WLM for isolating High SLA Workload
Workload Management is often used to isolate workloads with different SLAs. The High SLA Queue on the diagram below allows important queries to bypass General Queue and get processed faster. In addition, Dremio allows to configure CPU priority which will allow High SLA queries to execute faster with getting more CPU time.
WLM Concurrency Configuration
Concurrency is usually configurable and can exceed Cluster Capacity. Let’s assume that an average Query in the Workload has 2 tasks to process. If we run 4 Queries or less simultaneously on an engine with the Cluster Capacity of 8 tasks, they will be processed in parallel.
However, if we try to run 8 Queries with 2 tasks each, we will need to run 16 tasks which will exceed Cluster Capacity of 8. Most of high concurrency clusters will easily run workload significantly exceeding their capacity. It’s usually done with slicing CPU time between tasks allocating time slot for each task as shown in the diagram below.
Workload Management Optimization
Concurrency is often used to increase overall cluster bandwidth in an attempt to process large workloads. Let’s see if it’s a valid approach.
First, let’s configure Concurrency to be equal to the Cluster Capacity and run 8 similar queries each requiring 2 tasks to complete. Queries 1…4 will start processing while Queries 5…8 will be placed in the queue until queries 1…4 are finished. It will take 4 time slots to process all 8 queries.
Now, let’s configure the Concurrency to be a double of the Cluster Capacity. Under this condition, all queries will be scheduled for processing without putting any query in the queue. Interestingly, it will take the same amount of time to process this workload.
Workload Management Math
Let’s have some fun with math and describe expressions to calculate processing velocity, query runtime, and queued time. If math is boring to you, skip to the next section.
We already know that the Workload Velocity is a number of queries per second arriving to the cluster. The Processing Velocity is how fast the cluster can process queries and it can be expressed as a runtime of an average query times Concurrency that we configured on the cluster.
As we have seen in the previous section, Query runtime will be longer if Concurrency exceeds Cluster Capacity. In an ideal world, it’s a linear dependency, so the query runtime will be the runtime of the same query processed on a cluster not restricted with the exceeding Concurrency times Concurrency over the Cluster Capacity.
If we substitute query runtime in the Processing Velocity equation it will reduce to the Cluster Capacity divided by the unrestricted query runtime. Interestingly, it does not depend on concurrency which confirms our conclusion in the previous section.
Total Query Time also needs to include time the query was waiting in the queue. In order to calculate Queue Time, we first need to find Queue size.
Or substituting Processing Velocity:
In reality, to dissolve a queue we need to process all queries waiting in the queue, as such waiting time of a query in a queue will be Queue Size divided by Processing Velocity.

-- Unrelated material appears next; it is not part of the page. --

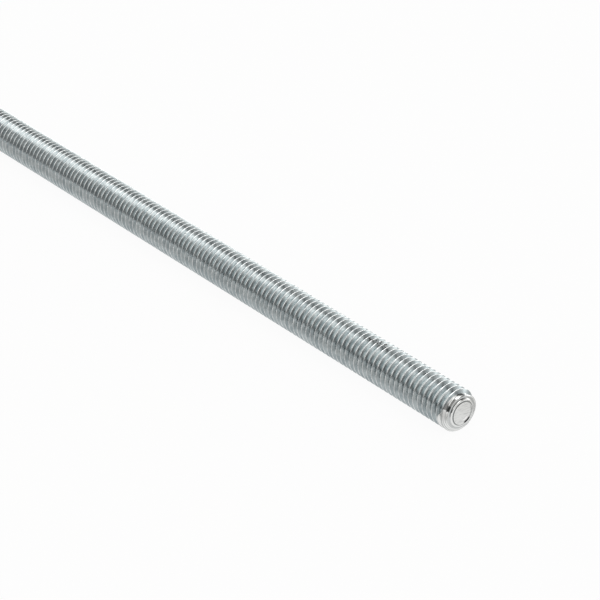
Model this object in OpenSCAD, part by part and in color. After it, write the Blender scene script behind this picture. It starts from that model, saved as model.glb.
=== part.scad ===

Let’s assume that our Workload Velocity looks like the blue curve and the Cluster Capacity is an orange curve on the graph below:
Under these conditions, Processing Velocity (blue curve on the graph below) will grow until reaching Cluster Capacity of 20 and then stay flat restricted by the Cluster Capacity. However, since the Workload Velocity is higher than the Cluster Capacity, the Queue Size (orange curve) will keep growing until workload goes down to the Cluster Capacity level, then the Queue Size will stay flat while the Cluster Capacity and the Workload Velocity stay the same, and then it will go down with the Workload Velocity going down.
And the total query time will look like this:
Real Life Clusters
We did an experiment. We ran a batch of 1,000 various queries with constant concurrency (not velocity) of 150. We changed WLM Concurrency configuration on the cluster from 5 to 150 with each batch execution.
We discovered that the Total Batch Runtime did not change until a saturation point around WLM Concurrency of 130-150. At this point it started increasing exponentially.
Average Query Duration (processing time plus queued time) nicely reflected a patter of the Total Batch Runtime.
Interestingly, the average query runtime and average query queued time cancelled each other until the saturation point.
There are several key points to conclude:
- The Cluster Capacity is a limiting factor.
- Concurrency configuration impacts query running time and query queued time in an opposite way.
- Concurrency does not impact total query processing time or overall Processing Velocity.
- With higher Concurrency or level of parallelization cluster will have increased overhead and require more resources to keep data fragments, job context, etc.
- Higher concurrency will have different impact on individual jobs due to various demand for various resources between the jobs.
- It is a good practice to use WLM for isolating High SLA workloads.
- To execute normal workload and High SLA workload on a single engine, you might want to configure relatively small WLM Concurrency for the normal workload to allow for faster processing of the High SLA queries. Please refer to the Average Query Runtime diagram above in the article.
- Finally, increasing WLM Concurrency will not help with processing workloads larger than the Cluster Capacity is capable of processing.